We were “Ima” and “Abba” (that’s “Mom” and “Dad” in Hebrew), the newest members of a club with millions of others who carried the exact same name.
I found myself buying into this new reality with gusto. I started writing thank you notes for gifts that Tamir received, referring to myself in the third person, “his mother is going to love dressing him in the adorable onesie!” The phenomenon didn’t stop there. In a music class that my little Beethoven-to-be and I are in, the “Hello Everybody” song begins with the little tikes and their names pronounced precisely – Eva (hard “e”), James, Matan (long second “a”), then the caregivers (named one by one.) Then, last but not least, “Hello to the (anonymous) mommies.” Hold on, everybody – aren’t we at least caregivers too? When did our names dissolve into anonymity?
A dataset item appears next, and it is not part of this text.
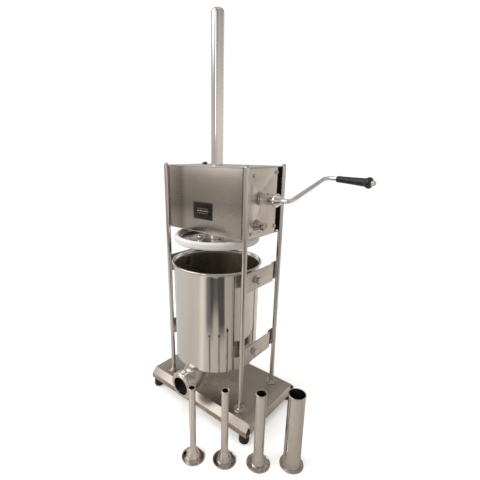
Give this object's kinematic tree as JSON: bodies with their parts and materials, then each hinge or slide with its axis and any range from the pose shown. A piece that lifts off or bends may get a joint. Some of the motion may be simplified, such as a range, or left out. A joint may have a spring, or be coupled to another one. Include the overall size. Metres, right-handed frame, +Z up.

I should have seen this transition coming. After all, we had 8 days after our son was born to understand it. There’s this ‘liminal space,’ an in-between time in the Jewish tradition, between the birth of a boy and his official naming, through the ancient ritual of
brit milah
(circumcision). While we knew what we wanted to call him, no one else did. He was in a waiting period before getting his unique name and that gave us time to adjust to losing ours.
While our new names, “Ima” and “Abba” are not unique to us, they are relational. They only makes sense when our son says them. Perhaps that’s the point.